# homestead.com



## heart of dixie soap co (Aug 13, 2008)

considering setting up a virtual estore through them, where it automatically does credit cards, paypal,etc.  has anyone used this site?

any suggestions?  it has to be dummy-proof! (for me) and pretty easy for customers.

your thoughts are appreciated.

monet


----------



## WilsonFamilyPicnic (Aug 13, 2008)

do you have to pay additional for the paypal shopping cart above the  site hosting fees?


----------



## Simply Divine Soap (Aug 13, 2008)

We use homestead. I'm still trying to figure out all the paypal thing but it was pretty easty to set up!
Here is our web-site!

www.swingingkdairygoatfarm.com

If you go there you will see that I'm still working on our soap page    so..... 

Check it out and tell me what you think!


----------



## Deda (Aug 13, 2008)

Simply Divine Soap said:
			
		

> Check it out and tell me what you think!
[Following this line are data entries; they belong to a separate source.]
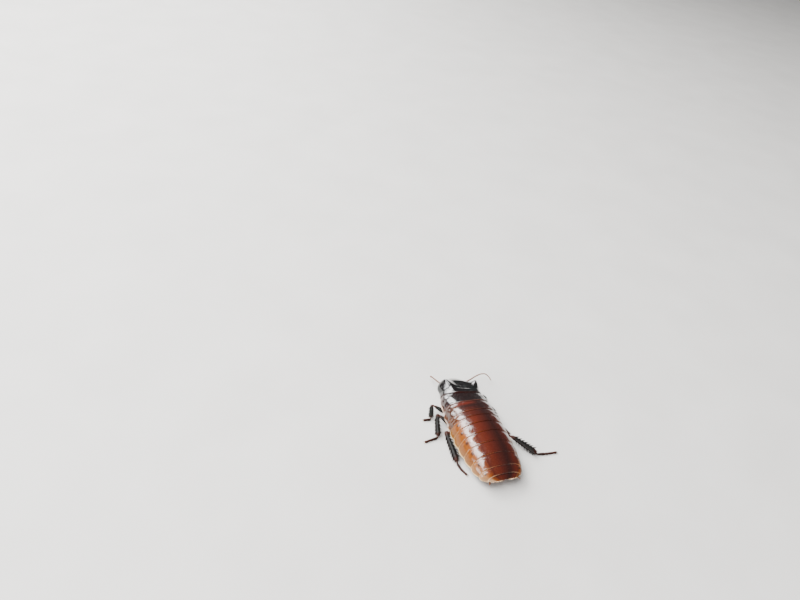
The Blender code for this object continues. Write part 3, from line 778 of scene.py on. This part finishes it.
def frames(points):
    """Directions along, across and over a route, carried along so that nothing twists."""
    along = unit(np.gradient(points, axis=0))
    across = np.cross(points[len(points) // 2] - points[0], (0, 0, 1))
    sides = []
    for direction in along:
        across = unit(across - direction * across.dot(direction))
        sides.append(across)
    sides = np.array(sides)
    return along, sides, np.cross(sides, along)


def rings(points, widths, depths, count, low=-math.inf, grow=1.0):
    """Rings of points round a route, none of them lower than low, and each spread by grow round its turn."""
    _, sides, over = frames(points)
    turn = turns(count)
    widths, depths = (np.broadcast_to(size, (len(points),))[:, None] for size in (widths, depths))
    out = (points[:, None] + sides[:, None] * (widths * np.cos(turn) * grow)[..., None]
           + over[:, None] * (depths * np.sin(turn) * grow)[..., None])
    out[..., 2] = np.maximum(out[..., 2], low)
    return out[:, ::-1]


def along_table(values, count):
    """Values in equal steps along a smooth curve through a few."""
    return curve(list(zip(np.linspace(0, 1, len(values)), values)), np.linspace(0, 1, count))


def thorn(heap, root, tip, radius, tone=0.6):
    """One smooth spine on a small collar, slightly bowed, redder at its tip."""
    share, size = np.array(THORN).T
    reach = tip - root
    bow = np.sin(share * math.pi)[:, None] * np.cross(reach, (0, 0, 1.0)) * THORN_BOW
    points = root + share[:, None] * reach + bow
    heap.tube(rings(points, radius * size, radius * size, 10), {"tip": share[:, None] ** 2 * tone})


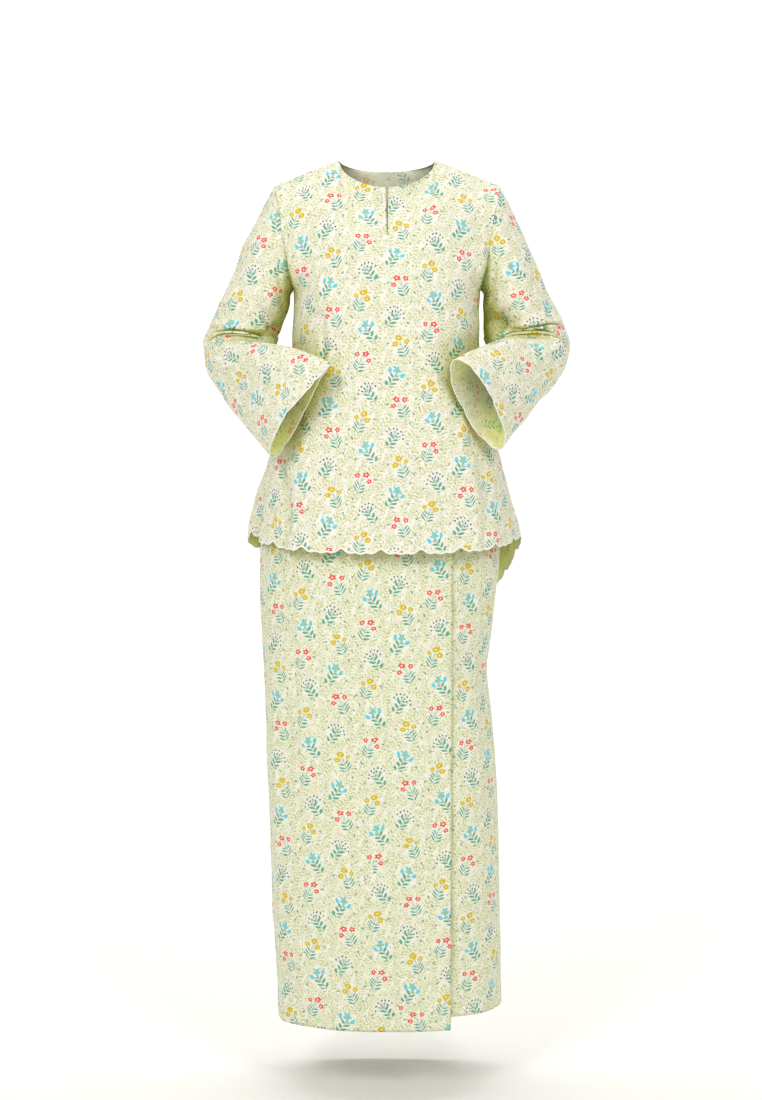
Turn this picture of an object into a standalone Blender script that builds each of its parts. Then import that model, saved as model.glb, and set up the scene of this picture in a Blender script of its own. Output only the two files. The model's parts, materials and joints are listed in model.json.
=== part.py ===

I'm sure I've said this before, but, that picture of the little goats on the couch - I think that may be my very favorite picture of all time!
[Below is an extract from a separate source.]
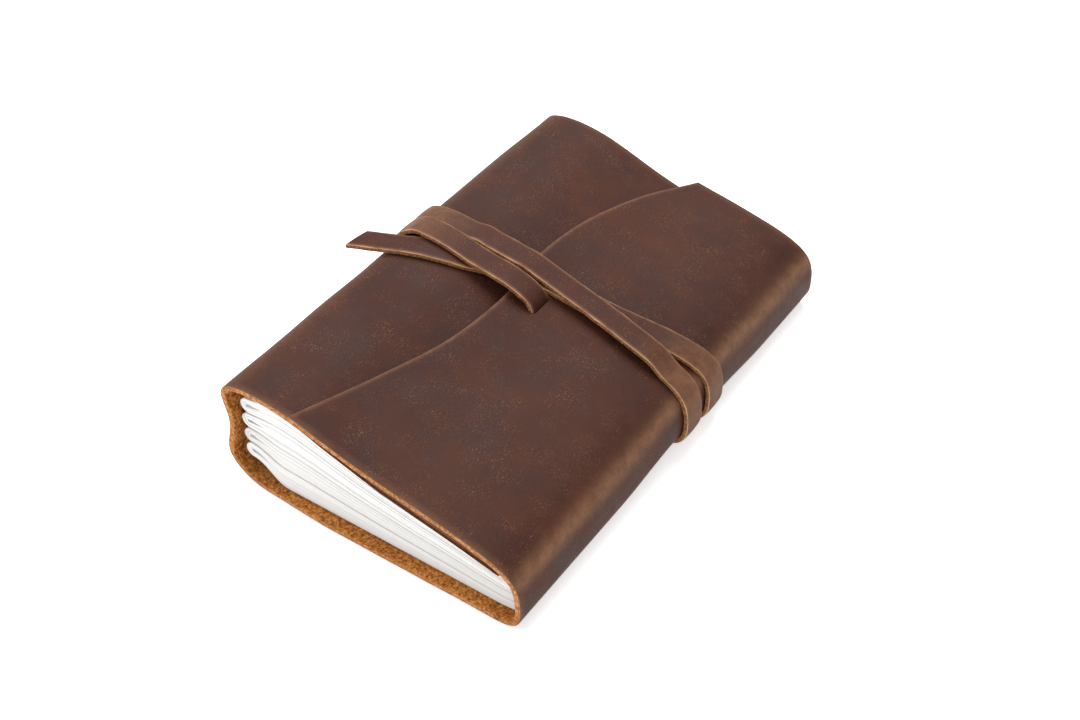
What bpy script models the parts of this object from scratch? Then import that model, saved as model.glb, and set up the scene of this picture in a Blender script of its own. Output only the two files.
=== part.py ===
"""A leather notebook cover: one hide folded round four sewn signatures of paper, its flap brought
over the front cover, and a long strap that comes out of a slit in the flap and goes twice round.

The book lies on its back cover. X runs from the spine to the fore-edge, Y along the spine and Z up.
The origin is at the middle of the bounding box's underside.
"""

import math

import bmesh
import bpy
import numpy as np

MM = 0.001

# Driving dimensions, in millimetres
HIDE = 2.2  # thickness of the leather
BODY_HALF = 87.5  # half the length of the back cover, fore-edge and flap
COVER_HALF = 85.7  # the front cover and spine were cut a little shorter
PAGE_HALF = 83.3  # half the height of the pages
PAGE_END = 50.0  # where the pages' front edges are, from the middle of the cover
CLEAR = 0.3  # air between pieces that touch
STRAP_WIDE = 8.8
STRAP = 1.8  # thickness of the strap
THREAD = 0.4  # radius of the sewing thread
HOLE = 0.75  # radius of the awl's holes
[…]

Thanks for giving me my 'eye candy' for the day!


----------



## heart of dixie soap co (Aug 13, 2008)

great site! love the little-one at bottom left!  i'm still in the "I wish!" category.  everything costs so much today, and i dont need any costly mistakes.  i dont know if pay pal/shopping cart is extra.  they promise alot, refreshing sites several times daily.  its a little baffling, since i know about as much about computers and websites and programs and downloads....as wilma flintstone!

monet


----------



## heart of dixie soap co (Aug 13, 2008)

someone else recommended www.internetbasedfamily.com  they have a full feature website for $22 month. going to check it out.  i always feel like i'm about to step on a bear-trap!

monet


----------



## Simply Divine Soap (Aug 17, 2008)

Thank everyone!

Yeah I love my babies!   
Good luck with your web site!


----------